Plate 1: 1 (top). View from Kom es sultan. Royal cemetery in far distance.  2 (bottom). View from Fort (Shumeh). Royal cemetery in distance.

Advancing up to the old fort our next view (pl,1, fig.2) is taken at the side of the little signal heap seen on the further corner of the fort in view 1; marked phi 2 in the plan. From that we still have a stretch of the historic cemetery before us. But the distant royal cemetery is clearer, below the mouth of the valley; and the mounds are seen to be one long uniform mass, with a short ridge nearer and a little to the left. The long mass covers the royal cemetery; and the heap to the left is the rise marked as Heqreshu on the plan (pl.3). This rise is so called as the ushabtis of a noble of the XVIII Dynasty, named Heqreshu, were found here. This ground was a favourite place for high people of that age to have their ushabtis buried in, so as to be near Osiris, and ready to work in his kingdom. No human burials were found; but ushabtis of some half dozen persons were found here, and about the same number were found by the Mission Amelineau.

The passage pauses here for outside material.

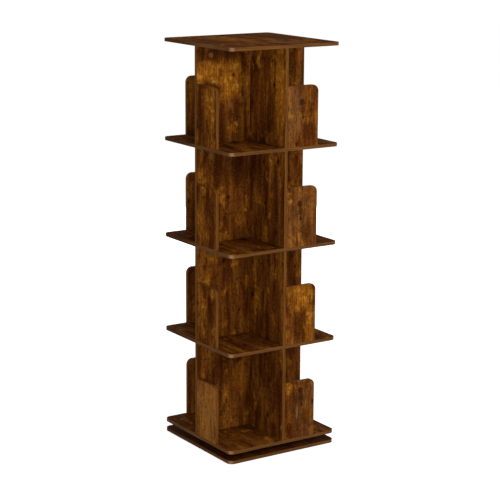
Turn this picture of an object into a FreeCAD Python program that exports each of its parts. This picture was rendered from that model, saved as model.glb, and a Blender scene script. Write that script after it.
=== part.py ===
import FreeCAD, Part
import math
import os

os.makedirs("parts", exist_ok=True)

# A four-tier revolving bookcase. Lengths are in millimetres and angles in degrees.
# The origin is on the floor under the middle of the base board, with +Z up.
# Front is -Y, back +Y, left -X and right +X. Tier 1 is the lowest.

# Driving sizes of the bookcase
side = 460.0               # outer width and depth of every level board
board = 12.0               # thickness of every board
corner_radius = 22.0       # upright corners of the level boards
clear_height = 346.0       # from a shelf up to the underside of the next one
tier_count = 4
swivel_gap = 25.0          # from the base board up to the bottom shelf
band = 0.5                 # edge banding on the rims that show

# Stop panels, each standing flush in a compartment's outer face, against a divider
panel_width = 128.0
panel_height = 215.0
panel_radius = 24.0

# Foot pads
pad_height = 3.0
pad_radius = 15.0
pad_inset = 45.0           # from the sides of the base board to the middle of a pad

# Clearances and overruns
hole_clearance = 0.1       # radial, between a fastener and its hole
bottom_clearance = 0.5     # between a blind hole's bottom and its fastener
overrun = 2.0              # how far a cut runs past the face that it opens

# Wood dowels
dowel_radius = 3.0
dowel_in_face = 8.0        # depth in the face of a level board
dowel_in_edge = 14.0       # depth in the edge of an upright board
dowel_in_side = 5.0        # depth in the side of a divider
low_dowel_reach = 110.0    # from the middle of the bookcase, under a divider
high_dowel_reach = 70.0    # from the middle of the bookcase, over a divider
cross_dowel_shares = (0.3, 0.7)
panel_dowel_inset = 30.0   # from the divider along the stop panel
panel_dowel_share = 0.6

# Countersunk screws, up through a shelf into what stands on it
screw_radius = 2.0
screw_length = 40.0
screw_head_radius = 4.0
screw_head_height = 2.5
screw_reach = 150.0        # from the middle of the bookcase, under a divider
panel_screw_inset = 95.0   # from the divider along the stop panel

# Cam locks, which pull a divider up to the shelf over it
cam_radius = 7.5
cam_depth = 9.5
cam_reach = 170.0          # from the middle of the bookcase
cam_drop = 34.0            # from the shelf over it
bolt_radius = 2.5
bolt_head_radius = 3.2
bolt_head_height = 3.0
bolt_in_face = 9.0         # depth in the shelf over it
cover_radius = 10.0
cover_height = 1.0
cover_edge = 0.4

# Swivel bearing: two pressed plates with a ring of balls between them
swivel_height = 13.0       # over both plates
sheet = 1.6
low_plate_side = 200.0
high_plate_side = 184.0
plate_corner = 8.0
ball_radius = 3.0
ball_circle = 80.0         # radius of the ring of balls
ball_count = 24
ball_clearance = 0.05      # running clearance in the tracks
pocket_clearance = 0.15    # round a ball in the cage
track_angle = 50.0         # from the lowest point of a track to its lip
track_lip = 1.0
track_ramp = 4.0
cage_width = 12.0
cage_height = 1.6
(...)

We next, in the view (pl.2, fig.3), have gone forward to this hillock of Heqreshu, to the point phi 3 in the plan. The foreground is strewn with broken pottery, of offerings made there in the XVIIIth Dynasty and onward. The mounds over the royal tombs now separate into the (p.4) heaps of Mersekha on the left, the great banks of pottery of the Osiris shrine in the middle, and the heaps over Perabsen on the right.

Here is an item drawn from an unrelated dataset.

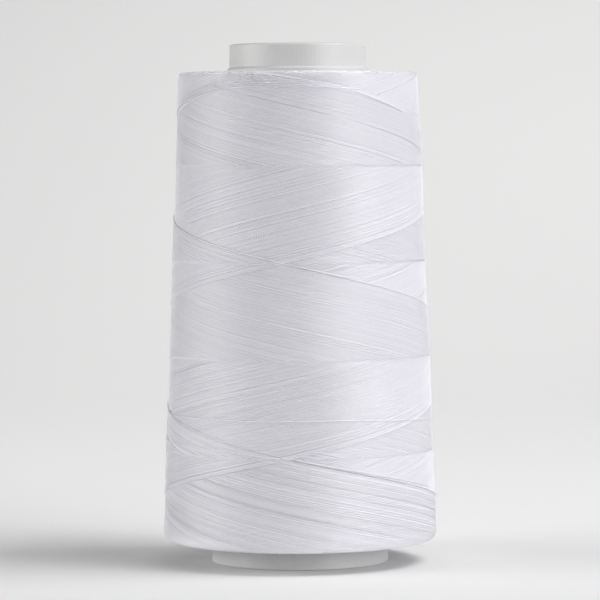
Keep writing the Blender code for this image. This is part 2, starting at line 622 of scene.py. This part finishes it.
class Layer:
    """The newest layer: how many strokes it has each way, and how unevenly each lies.

    A ramp is the depth from one stroke to the next, and a loop is how deep a stroke turns back at an end.
    Both are angles, as all depths are.
    """

    # Angle between the ribs, on which every stroke has a point so that neighbours run side by side, and more
    # ribs each way than a stroke meets
    RIB = math.radians(6.0)
    MOST_RIBS = 200
    # How far every other stroke stands out, and how much further the newest one does, in thread heights
    RAISED = 0.2
    NEWEST_RAISED = 0.8
    # How strokes dive under their followers, in ramps: falling ones in a steep tooth, by turns just before
    # and just after the row boundary, and rising ones gently, most of the way before it
    TOOTH = 0.8
    STEEP = 0.6
    GENTLE = 4.0
    SHADED = 0.85
    # Ramps before a covered stroke comes out at which it is laid again, and its points round the place
    HIDDEN_RUN = 2.0
    COVER_POINTS = (-1.0, 0.5)
    # Two points closer than this share of a ramp become one
    CLOSEST = 0.25
    # This near the ends covered strokes are laid as well
    END_KEPT = 0.005
    # Share of the stretches that is left out, but never among this many of the newest strokes
    GAP_SHARE = 0.008
    NEVER_LEFT_OUT = 16
    # How far strokes lie aside, in pitches: most of them, and a share that strays further
    EVEN = 0.055
    STRAYING = 0.13
    STRAY_SHARE = 0.3
    # How much of that wanders along the stroke, and how many times truer strokes lie in height
    WANDER = 0.4
    TRUER = 3
    # Strokes lie true at an end and grow loose over this depth. Falling ones are loosest in the lowest row,
    # up to the first of two heights above the lower edge, in rows. From the second they are like the rest.
    DRAWN_IN = math.radians(20.0)
    LOOSE_END = 2.3
    LOOSE_ROWS = (0.75, 1.0)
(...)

Lastly, advancing a short way further, we reach the first of the great mounds of pottery offerings (marked phi 4 on plan), and stand on it, as in pl.2, fig.4, looking on to the side of the great tomb of King Zer, which was later adopted for a cenotaph of Osiris. Such is the approach to this strange site, which, from the vast quantities of pottery here, has been called by the Arabs Um el-Qa'ab, “the mother of pots."

The situation is wild and silent; close round it the hills rise high on two sides, a ravine running up into the plateau from the corner where the lines meet. Far away, and below us, stretches the long green valley of the Nile, beyond which for dozens of miles the eastern cliffs recede far into the dim distance.

Plate 2: 1: Royal cemetery from Hegreshu Hill.  2: Royal cemetery. Wall of Tomb of Zer in foreground.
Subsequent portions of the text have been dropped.